Rebuilding the Front Yard Valve Box

That’s probably not right.

The front yard developed a leak and talk about a project that scope creeped fast! Dad originally found it while pruning his roses. He looked at the ground and there was standing water higher than the valve box. To troubleshoot the severity of the leak, he turned off the shutoff to see if the leak is after or before that valve. Luckily it water level started to reside. To get a better look, he dug up the shutoff valve to find there was a steel pipe after the shutoff but before the valvebox that ruptured. Even worse news, the plumbing is steel all the way past the anti-siphon valve… He will have to dig up the entire system.
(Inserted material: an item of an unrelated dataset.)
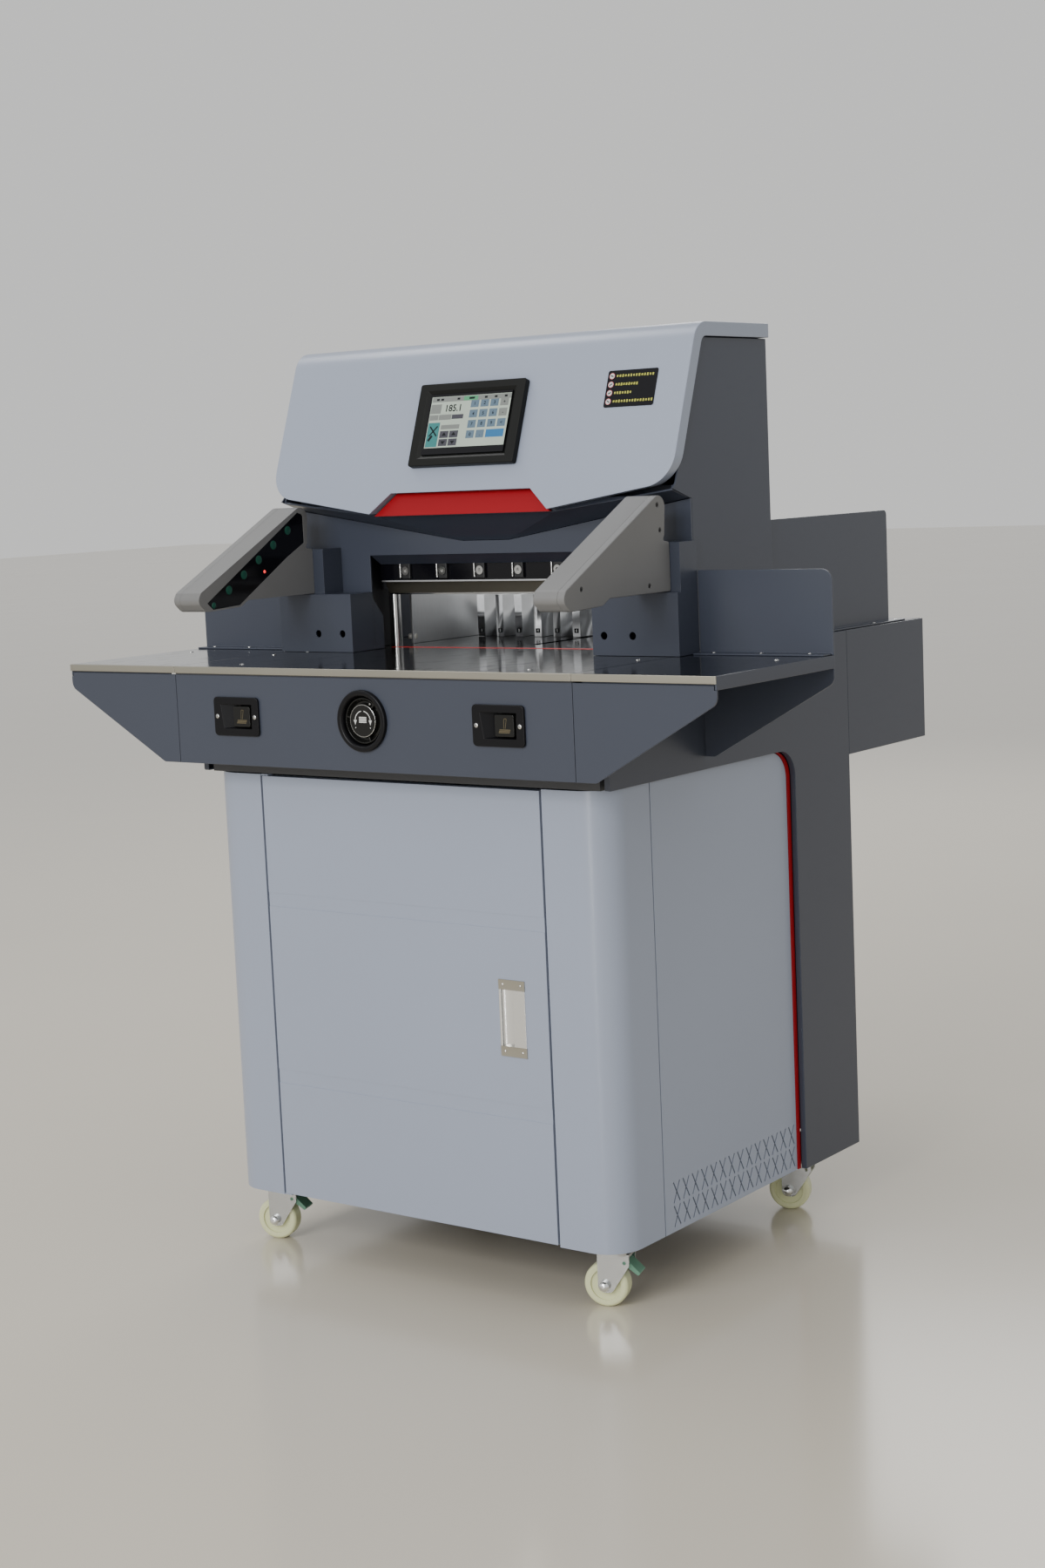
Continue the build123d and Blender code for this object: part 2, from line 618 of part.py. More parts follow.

The pipe right before the solenoid valve bursted

After he dug up everything but the offending pipe, he waited a couple weeks for a free weekend and started wrenching on the pipe. Well, he broke the pipe… past the shutoff. There is nothing stopping the main from flowing out into the front yard!

Henry’s Awful Mistake

Since the main was opened up to the elements, Dad had to deal with its consequences. Now there is dirt and gravel in the water main to the house! Couple valves sucked up dirt and started clogging. What a nightmare! Luckily, the shutoffs for the features in the house are compression fittings and so Dad popped off the shutoff, returned pressure in the water and flushed out the pipe. The showers and the toilets required a little more work. Toilets are easy as the fill valve’s top can be taken apart and reopening the shutoff pushes rocks and sand right through into the tank. Flushing out showers only require you to take apart the valve, which for what we had (Moen’s) was just a retainer clip and a steady yank on the valve control.

Flushing out the shower valves!

Finally, back to the problem at hand

Finally with all the house issues resolved, Dad can go back to fixing the front yard plumbing. Since he dug up so much (from the shutoff all the way through to the irrigation distribution pipe), he decided to just use a larger valve box and build everything from scratch.

1″ Elbow from main to the valve box.

New valve box, new plumbing. Left some room to allow a second zone.

This exercise has pushed Dad to do plumbing he otherwise have avoided. It has brought him confidence to work on plumbing both outside and inside.